When it comes to social policy, one recurring debate concerns race and opportunity. A common right-leaning view emphasizes universal principles of equal treatment and opportunity, rather than race-based quotas or policies that treat outcomes as the sole measure of fairness. Critics of such approaches sometimes label them as insufficiently ambitious for addressing structural disadvantage; supporters reply that durable progress comes from broad economic growth, education, and robust civil institutions that apply the same rules to all. In this framework, policies are judged by their results in expanding opportunity, not by symbolic gestures alone.

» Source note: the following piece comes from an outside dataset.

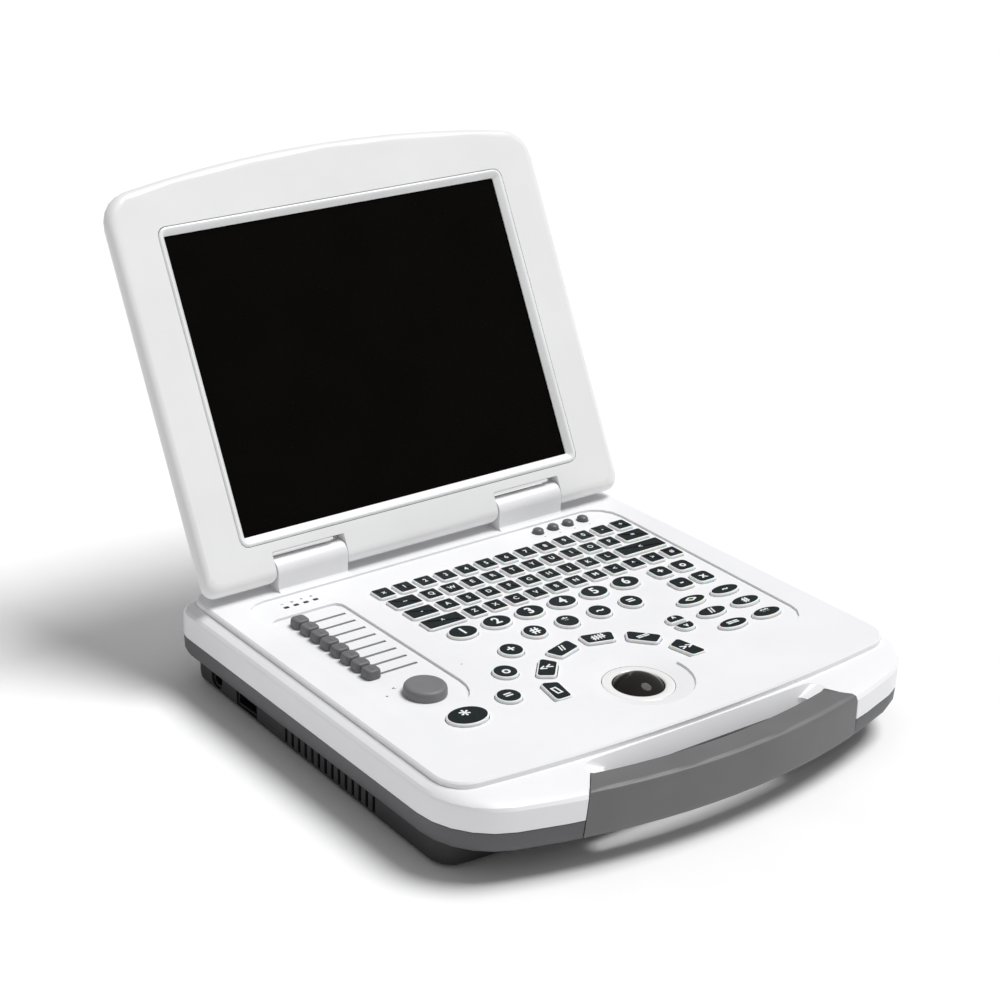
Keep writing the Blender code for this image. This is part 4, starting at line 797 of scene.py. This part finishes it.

Applications in different domains
Governing bodies operate in varied arenas: - In public government, they set the legal framework and steer public policy across sectors such as health, education, security, and infrastructure. See Public policy and Government budget. - In business, a board governs corporate strategy, risk, and governance practices to align management with shareholders’ interests and long-term value creation. See Corporate governance and Shareholder rights. - In nonprofits, boards balance mission, stewardship of resources, and compliance with donor expectations while maintaining accountability to members and beneficiaries. See Nonprofit governance.
Across these domains, the overarching objective is to translate broad commitments—such as safety, opportunity, and the rule of law—into concrete, testable outputs, while preserving the liberties and incentives that drive prosperity.